All-too frequently it is the human and cultural aspects of organisational change which are overlooked, and are the reason why change fails to gain traction. This article proposes six principles to embrace the uncertain financial services road ahead with greater clarity of focus.
1) Build a common vision
One of the most common reasons cited for programme failure is the lack of a shared vision amongst stakeholders. Defining a desired 'to be' state - post Solvency II/merger/acquisition - which everyone affected by the change can articulate and understand is fundamental. It unifies the business behind a common goal and focuses attention.
The vision helps set priorities and describes what the business will 'stand for' once an upheaval has been managed. Crafting the vision should include representatives from all groups that have an investment in the outcome, increasing the chances of universal buy-in.
2) Make a compelling case for change
Creating a compelling case for change is about communicating why the change needs to happen and making it 'real' for individuals. Employees can feel that the change is not necessary, and that they do not need to be involved with it.
Where a clear mandate exists - such as that decreed from the EU in the case of Solvency II - communicating this to employees helps align a change programme.
3) Identify and realise the 'quick wins'
Actions speak louder than words in any change situation and the rapid delivery of small but meaningful 'quick wins' early in the programme, sends out powerful messages to the organisation.
In the case of organisational mergers, firms can demonstrate value through optimising the effectiveness of a particular function early in the process. This builds credibility and helps provide the licence to do bigger things.
4) Adopt a structured project and programme management approach
Programme and project management disciplines break down delivery in manageable chunks, enabling control and progress monitoring. Change relies upon the cultural and human aspects of adopting the 'to be' state, but it is essential that these are coerced by a structured and coherent programme of delivery.

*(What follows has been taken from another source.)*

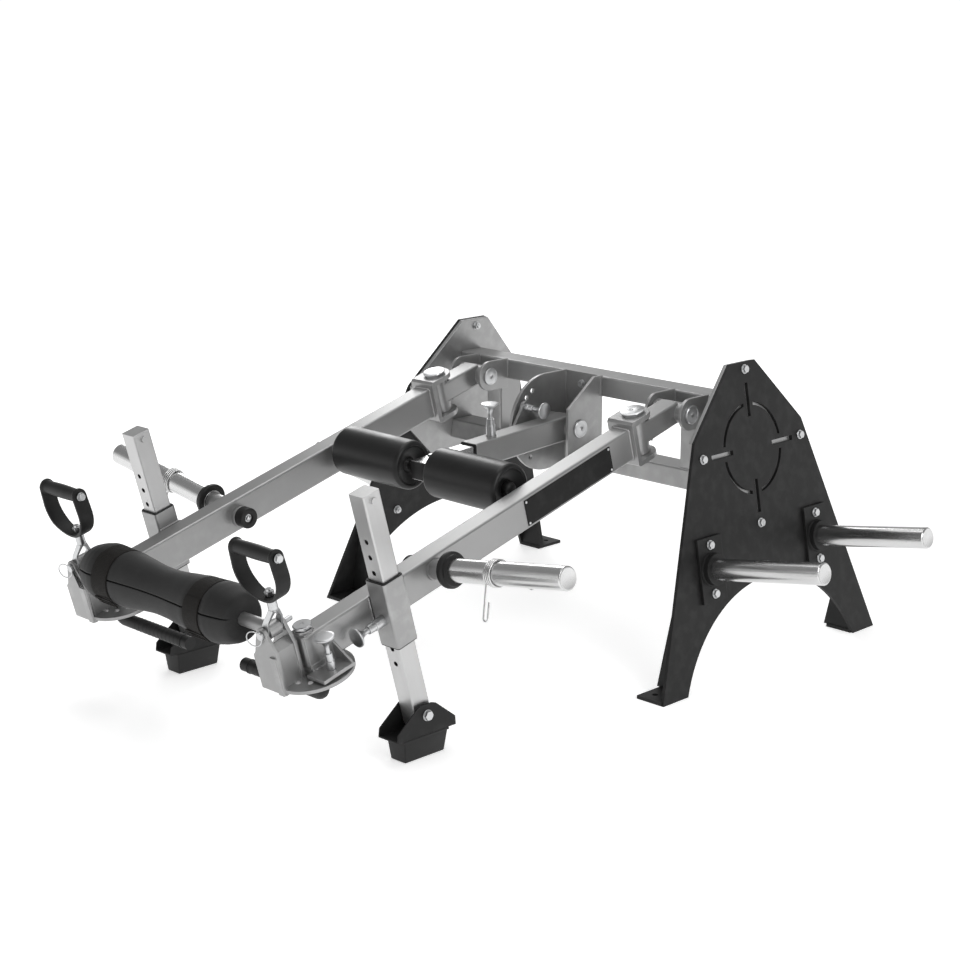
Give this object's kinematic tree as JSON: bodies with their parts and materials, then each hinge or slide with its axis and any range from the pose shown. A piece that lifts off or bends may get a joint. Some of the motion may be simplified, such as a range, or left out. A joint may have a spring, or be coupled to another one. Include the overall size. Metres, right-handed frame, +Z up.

There are many ways to achieve this but the outcome should be a clear hierarchy of 'products' with no overlap or gaps that reduces the potential for confusion or accidental omission.

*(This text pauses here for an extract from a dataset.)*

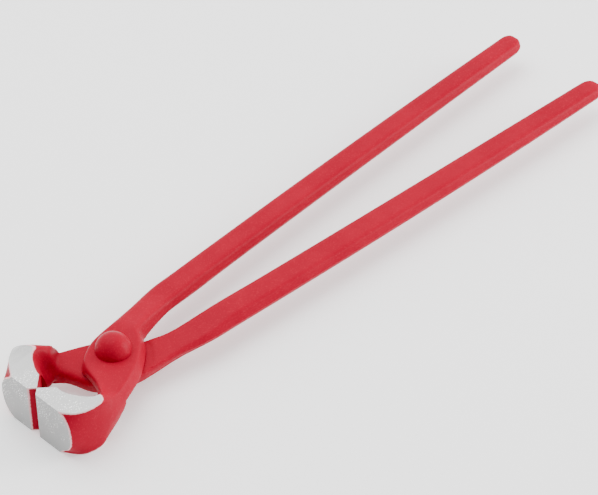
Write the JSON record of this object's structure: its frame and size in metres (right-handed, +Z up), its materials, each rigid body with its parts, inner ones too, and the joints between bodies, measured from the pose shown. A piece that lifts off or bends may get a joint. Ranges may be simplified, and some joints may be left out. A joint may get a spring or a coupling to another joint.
{
  "type": "end cutting nippers",
  "caption": "Forged end cutting nippers with long tapered handles, a domed rivet joint and ground jaws behind a vee notch.",
  "frame": {"origin": "centre of the bounding box's lower face, on the surface that the closed tool lies on", "axes": "+X along the tool from the jaws to the handle tips, +Y to the side of the upper lever's handle, +Z up along the rivet towards its domed head"},
  "size_m": [0.299, 0.0568, 0.0249],
  "materials": {
    "lever_paint": "gloss",
    "rivet_paint": "gloss"
  },
  "bodies": {
    "lower_lever": {"lower_lever": "lever_paint", "rivet": "rivet_paint"},
    "upper_lever": {"upper_lever": "lever_paint"}
  },
  "joints": [
    {"name": "jaw_hinge", "type": "hinge", "parent": "lower_lever", "child": "upper_lever", "pos_m": [-0.1098, -0.0013, 0.0112], "axis": [0, 0, 1], "range_deg": [0, 30]}
  ]
}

5) Recognise the change-readiness of stakeholder groups within the organisation
Prior to initiation of a change programme varying states of preparedness exit within key stakeholder groups.

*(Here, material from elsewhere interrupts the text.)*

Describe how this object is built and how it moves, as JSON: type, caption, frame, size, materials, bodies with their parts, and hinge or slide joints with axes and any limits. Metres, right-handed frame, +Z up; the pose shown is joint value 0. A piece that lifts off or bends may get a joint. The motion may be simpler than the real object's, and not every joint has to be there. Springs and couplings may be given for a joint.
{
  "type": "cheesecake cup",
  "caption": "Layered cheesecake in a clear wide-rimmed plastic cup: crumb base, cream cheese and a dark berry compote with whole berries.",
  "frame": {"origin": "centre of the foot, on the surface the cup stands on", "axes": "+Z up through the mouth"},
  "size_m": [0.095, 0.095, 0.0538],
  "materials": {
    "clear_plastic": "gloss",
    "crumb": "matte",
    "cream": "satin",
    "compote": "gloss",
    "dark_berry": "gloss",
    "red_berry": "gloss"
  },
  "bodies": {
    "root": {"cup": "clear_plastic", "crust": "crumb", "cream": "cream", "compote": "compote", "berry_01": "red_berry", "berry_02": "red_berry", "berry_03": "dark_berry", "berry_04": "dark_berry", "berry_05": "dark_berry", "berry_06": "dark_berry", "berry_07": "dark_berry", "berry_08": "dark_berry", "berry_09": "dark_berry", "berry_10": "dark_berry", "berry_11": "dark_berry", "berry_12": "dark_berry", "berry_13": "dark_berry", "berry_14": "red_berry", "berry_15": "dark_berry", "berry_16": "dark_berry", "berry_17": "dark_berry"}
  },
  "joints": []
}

For example, the level of engagement amongst senior executives following an acquisition may be very different to junior employees. Understanding the 'readiness' of each of these groups against defined aspects of the change enables the programme team to assess and monitor key risks to programme adoption.

6) Manage the programme from a benefits-led perspective
Benefits realisation management is a discipline that is frequently overlooked, resulting in planned benefits described in the business case not being fully delivered.
A benefits-led approach - starting with the definition of the intended programme benefits and working backwards to the required business change - focuses the programme upon the delivery of real value.
Summary
Recognising the requirement for extraordinary transformation is the first step to implementing significant change programmes. Financial market instability and austerity across both private and public sectors is set to drive an extended period of organisational change within the industry.
© 2011 Moorhouse.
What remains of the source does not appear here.